What about multiclassing?
Every builder handles this differently. D&D Beyond shows spell slot calculations automatically. Roll20 requires manual configuration. Always verify your spell slots - our bard/warlock got it wrong for months.
Best option for kids?
Reroll's visual interface wins. No math, just drag-and-drop equipment. Avoid builders with tiny text or complex menus.
When to Abandon Your DND Character Builder
Sometimes digital tools create more work. Switch to paper if:
- Your DM uses heavy house rules that break automation
- Playing at level 1-3 with minimal resources
- Internet access is unreliable (camping RPG sessions exist!)
- You spend more time troubleshooting than playing
That last one hits hard.
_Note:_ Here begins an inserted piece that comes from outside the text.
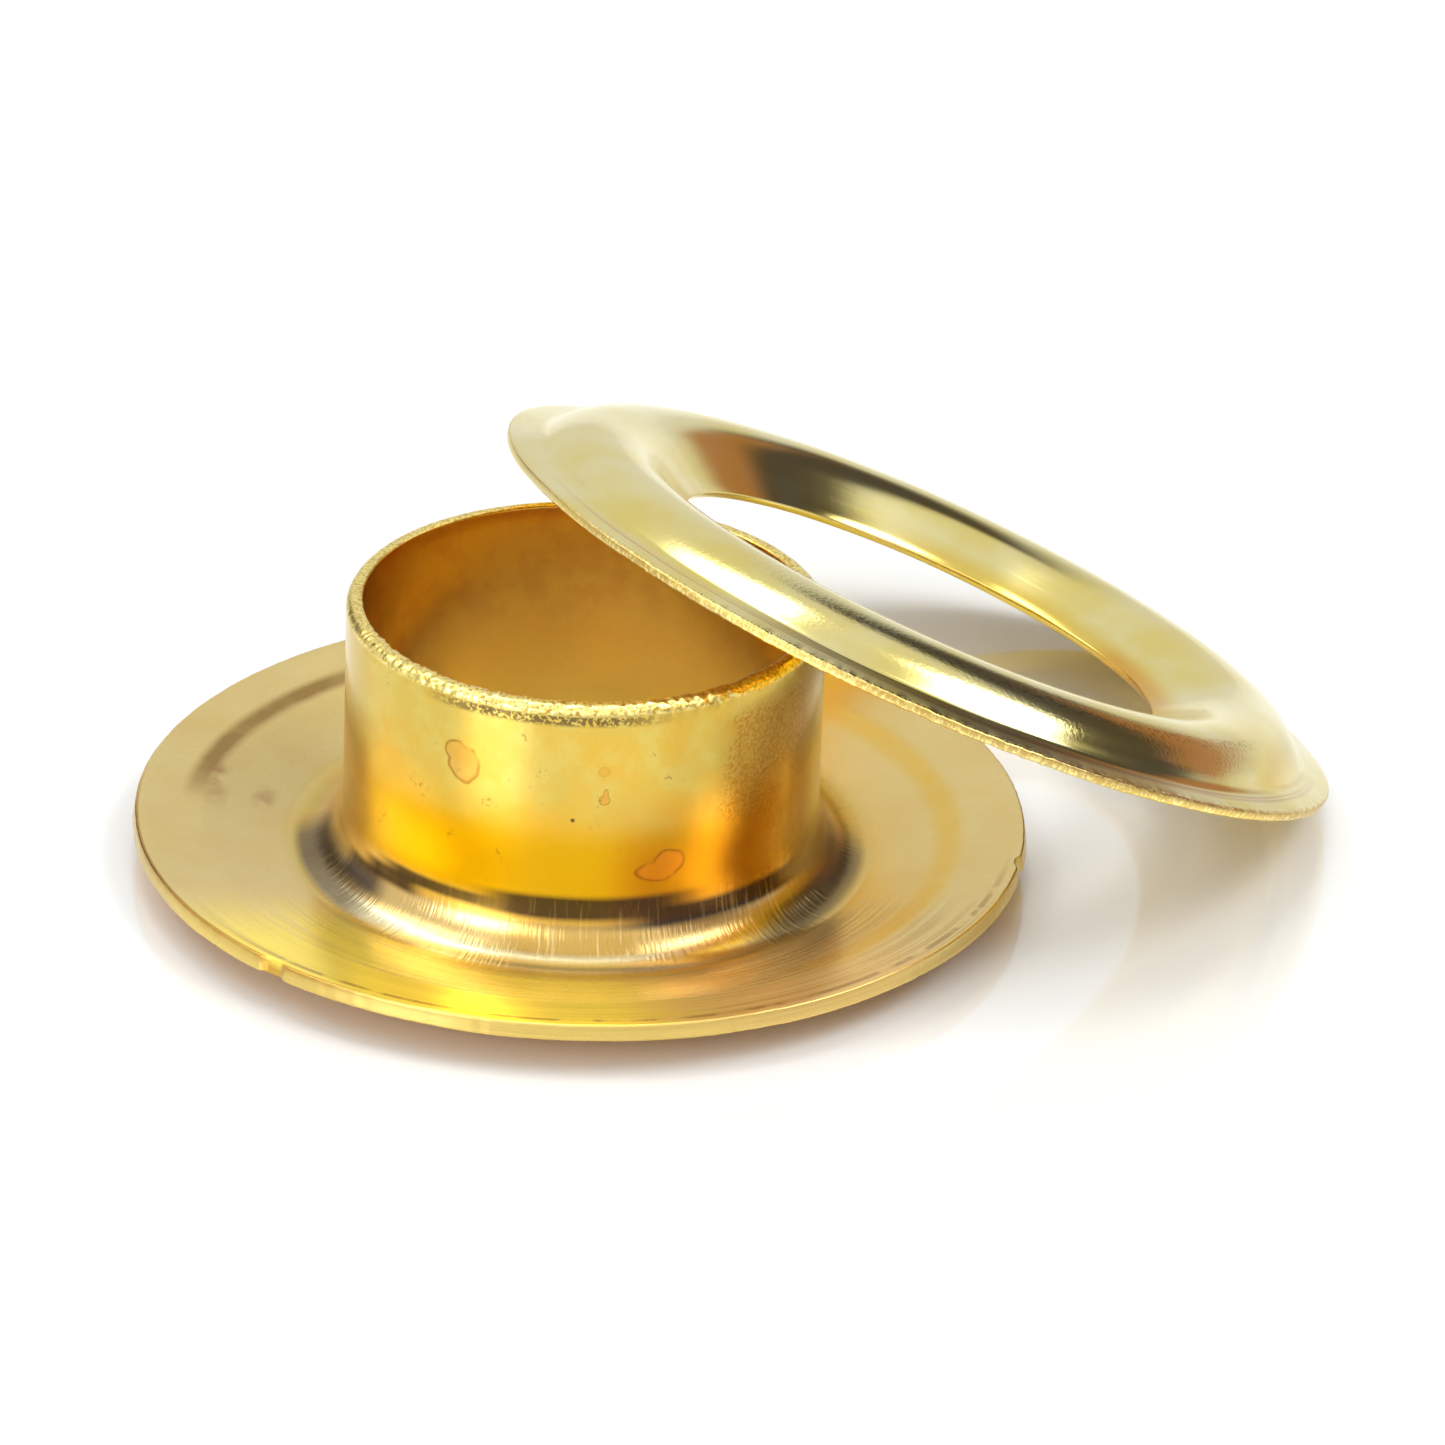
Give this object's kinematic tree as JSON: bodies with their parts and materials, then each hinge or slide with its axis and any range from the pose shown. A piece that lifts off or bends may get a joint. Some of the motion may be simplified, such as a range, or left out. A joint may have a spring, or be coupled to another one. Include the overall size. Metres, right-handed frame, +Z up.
{
  "type": "grommet eyelet",
  "caption": "Sheet brass grommet with an open barrel, rounded foot and dished flange, and the domed ring washer that sets over it, leaning on its rim.",
  "frame": {"origin": "middle of the set's footprint, on the surface that both pieces stand on", "axes": "+Z up, along the barrel's axis; +X to the right and +Y away as the set is seen with the barrel on the left and the washer leaning away to the right and back"},
  "size_m": [0.0272, 0.0242, 0.0089],
  "materials": {
    "grommet_brass": "bright drawn brass with light tarnish, stains and drawing marks",
    "washer_brass": "bright stamped brass with a burred edge"
  },
  "bodies": {
    "root": {"grommet": "grommet_brass", "washer": "washer_brass"}
  },
  "joints": []
}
Our Curse of Strahd group ditched digital tools after four sessions of "wait, why can't I add this feat?" Analog sheets just worked.
Making Your Builder Work Long-Term
Characters evolve across levels. Avoid rebuilds with these strategies:
Future-Proofing Checklist
- Verify subclass compatibility at level 3/6/14 milestones
- Plan feat/ASI choices 3 levels ahead
- Note campaign-specific mechanics (e.g. "Dragonmarks" in Eberron)
- Backup before major level-ups
Found a glitch? Most communities have Discord channels where devs actually respond. I reported an action economy bug in Aurora that got fixed in 48 hours.
The Maintenance Reality
Builders need updates after every sourcebook release. If you see "Tasha's Cauldron update coming soon" for 6+ months? Abandon ship. Stale tools create more errors than they solve.
Ultimately, the best DND character builder is the one your whole table uses consistently. Nothing beats opening your app during session and seeing everyone's updated sheets ready to go. Except maybe natural 20s. Those still feel magical.